Two Hundred Meters from the Summit
I had just celebrated my 19th birthday and was 200 meters from the highest summit outside of Asia when something shifted.
Two hundred meters.
Close enough that I could almost feel the story I’d tell when I got home. Close enough that the ego starts rehearsing the line: “I made it.”
And then I realized something that stopped me in my tracks.
I hadn’t spent a single minute training to get down.
Every run.
Every weighted step.
Every brutal acclimatization hike.
Every visualization.
It was all about reaching the top.
Not one minute had been devoted to returning.
That realization hit me harder than the altitude.
I now recognize that this wasn’t just about a mountain.
It was about how most of us live.
The Obsession with the Summit
We’re trained to go up.
Up the corporate ladder.
Up the follower count.
Up the income bracket.
Up the mountain.
We set goals.
We build plans.
We grind.
We visualize success.

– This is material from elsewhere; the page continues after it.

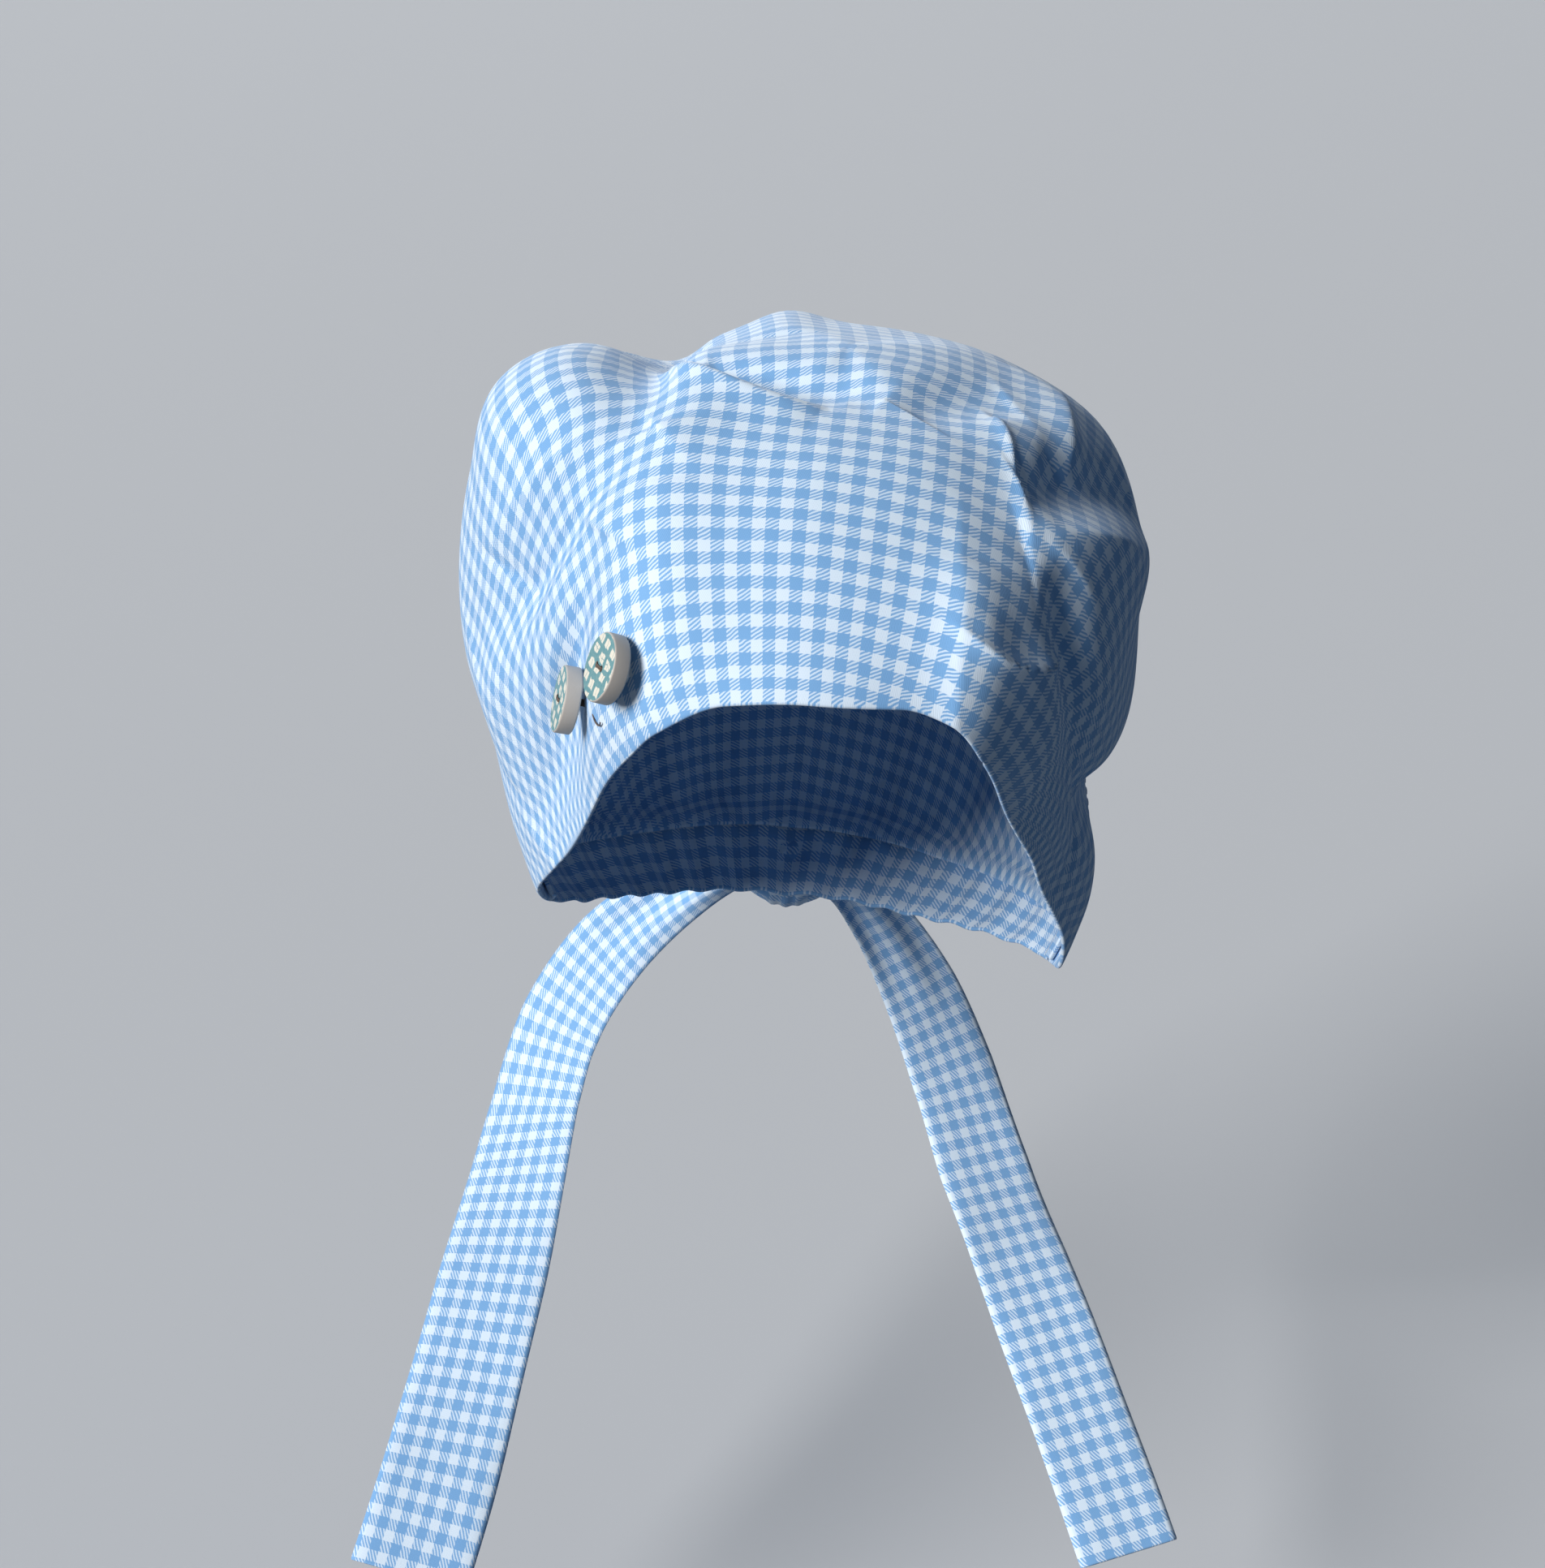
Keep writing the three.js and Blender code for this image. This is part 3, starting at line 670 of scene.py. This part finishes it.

But rarely do we ask:
What happens when I get there?
And even more rarely:
Who will I be on the way back down?
Standing there, I also knew something else. The night before, a climber had gone missing. There was a very real chance I would step over his body on the way to achieving what he hadn’t.
And in that moment, the summit didn’t feel like glory.
It felt fragile.
It felt impermanent.
It felt like something I could cling to… or something I could let go of.
So I turned back.
And on the descent, I found him.
Mike.
He was alive. Barely. And what followed was hours of carrying, supporting, navigating, collapsing, and continuing.
Sometimes I wonder, and I genuinely entertain this, whether my entire training had been to find Mike.
Not to stand on the summit.
But to meet him on the way down.
I’ve Chased Corners My Entire Life
When I say I’ve chased corners my entire life, I don’t mean I’ve been restless for the sake of it.
I mean I’ve always been curious about what’s just out of sight.
As a child, that meant moving between countries, languages, cultures, trying to understand how the same world could look so different depending on where you stood.
In music, it meant not just playing the instrument, but asking: How does this industry actually work? I booked tours from a small apartment without making a dollar because I wanted to understand the mechanics behind the curtain.
In business, it meant stepping into rooms I wasn’t “qualified” for yet, not to prove something, but to see what was around the next bend.
The straight road never held my attention. The corner did.
Because when you reach a corner, you’re forced into presence.
You don’t know what’s around it.
And that uncertainty is both terrifying and alive.
Chasing corners isn’t about ambition.
It’s about curiosity.
It’s about recognizing that life isn’t a straight ascent; it’s a series of turns. And each turn asks you to release the last view before you’re shown the next one.
The Fisherman on the Beach
There’s a story I often think about.
A fisherman sits on a beach, catching just enough fish to feed himself and his family. He works in the morning, rests in the afternoon, plays with his children in the evening.
A businessman approaches him and says, “You’re wasting opportunity. If you worked harder, scaled this operation, bought more boats, hired people, expanded distribution… one day you could be very wealthy.”
The fisherman asks, “And then what?”
“Well,” the businessman says, “Then you could retire. Move somewhere quiet. Fish in the mornings. Spend afternoons with your family.”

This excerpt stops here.